[BEGIN]

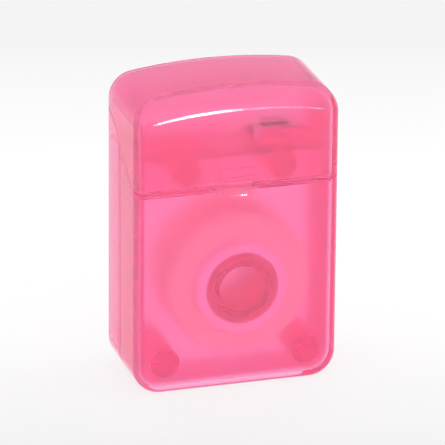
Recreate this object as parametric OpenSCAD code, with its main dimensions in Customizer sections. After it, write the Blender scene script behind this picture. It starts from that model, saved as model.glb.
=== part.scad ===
// Flip-top box of dental floss: two case halves that snap together, a hinged lid, a spool and a cutter.
// The origin is the middle of the base, +Z is up and the front of the box faces -Y.

/* [Case] */
// Width of the case
case_w = 35; // [33:0.5:42]
// Height of the case at the middle of its crown
case_h = 52.6; // [50.6:0.2:60]
// Depth of the case from front to back
case_d = 18.6; // [17.6:0.2:24]
// Thickness of the case walls
wall = 1.2; // [1:0.1:1.4]
// Radius of the two lower corners, seen from the front
bottom_r = 4.6; // [3.6:0.2:6]
// Radius of the two upper corners, seen from the front
top_r = 4.6; // [3.8:0.2:6]
// Rise of the arched top between its corners
crown = 0.9; // [0.4:0.1:1.6]
// Radius of the edges round the front and the back
edge_r = 2; // [1.6:0.1:2.6]
// Radius of the edge where the lid turns from its top to its front
brow_r = 4.2; // [3:0.2:4.8]
// Distance of the side seam in front of the back face
seam_back = 8.5; // [7.5:0.1:9.5]

/* [Lid] */
// Height of the lid at its front
lid_h = 16.85; // [15.6:0.25:18.6]
// Distance of the hinge line at the back below the top
hinge_drop = 7.3; // [6.6:0.1:8.1]
// Thickness of the lid's walls
lid_wall = 1.2; // [1:0.1:1.4]
// Gap between the closed lid and the case
lid_gap = 0.2; // [0.1:0.05:0.3]
// Width of the living hinge
hinge_w = 24; // [16:1:26]
// Height of the living hinge between the two walls that it joins
hinge_h = 1.2; // [0.8:0.1:1.6]
// Thickness of the living hinge at its middle
hinge_t = 0.35; // [0.25:0.05:0.5]
// Width of the snap bar inside the lid
snap_w = 5.7; // [4:0.1:8]
// Height of the snap bar
snap_h = 1.4; // [1:0.1:1.8]
// Amount by which the snap bar stands out of the lid's inner face
snap_out = 0.35; // [0.25:0.05:0.5]
// Height of the snap bar's middle above the lid's lower edge
snap_up = 2.1; // [1.6:0.1:3]
// Amount by which the thumb lip stands out of the lid's face
lip_out = 0.2; // [0.1:0.05:0.4]
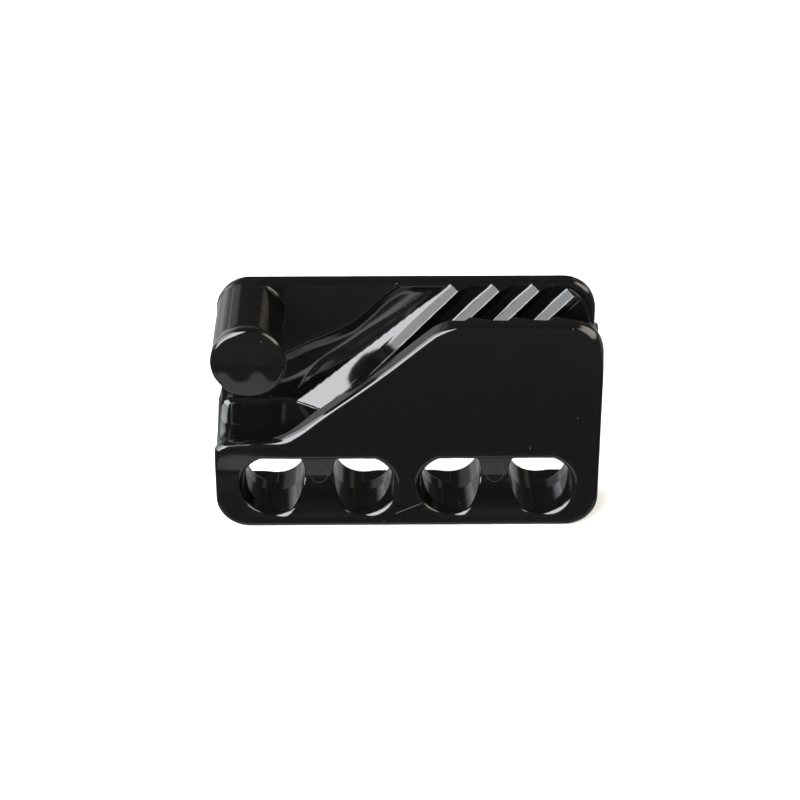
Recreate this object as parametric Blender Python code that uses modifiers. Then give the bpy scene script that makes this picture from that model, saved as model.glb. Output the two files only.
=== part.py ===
"""Rope cleat with a horn, for lashing to a rail.

The body stands on its bottom face. +X runs along the cleat towards the rope's tail end, -Y is the
front and +Z is up. Depths are measured back from the body's front face. All sizes are in
millimetres until the mesh is made.
"""
import math

import bmesh
import bpy
from mathutils import Matrix, Vector

MM = 0.001
GAP = 0.3  # between touching solids
OVERSHOOT = 2.0  # how far a cutter passes the face it cuts

# Body
LENGTH = 81.0
HEIGHT = 51.7
DEPTH = 17.0
CORNER_RADIUS = 7.0
EDGE_RADIUS = 1.0
PLATE_THICKNESS = 3.5
PLATE_INSET = 1.15  # the plate is a little shorter than the base at each end

# Lashing base: four holes in pairs, a recess in front of each web and three channels at the back
HOLE_PITCH = 18.8
HOLE_HEIGHT = 10.0
HOLE_RADIUS_FACE = 6.9
HOLE_RADIUS_MIDDLE = 6.2
RAIL_TOP = 3.0
BASE_TOP = 17.0
WEB_RECESS = 6.0
BACK_CHANNEL = 2.2

# Front cheek
CHEEK_TOP = 48.0
CHEEK_FOOT_X = -24.3
CHEEK_FOOT_Z = 21.6
CHEEK_SHOULDER_X = 8.4
CHEEK_THICKNESS = 4.0
CHEEK_RIM = 2.8  # thickness at the top, between the teeth
CHEEK_EDGE = 1.6

# Rope path
SADDLE_TOP = 20.8
SADDLE_ROLL = 3.0
BED_TOP = 36.5
BED_SHOULDER_X = -4.5
BED_FOOT = (-20.4, 20.0)
JAW_LEFT = -25.0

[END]

Copy out exactly the lines running from the one with "Recreate this object as parametric Blender" to the one with "lashing to a rail.", including both ends, and nothing more.

**The reply**
Recreate this object as parametric Blender Python code that uses modifiers. Then give the bpy scene script that makes this picture from that model, saved as model.glb. Output the two files only.
=== part.py ===
"""Rope cleat with a horn, for lashing to a rail.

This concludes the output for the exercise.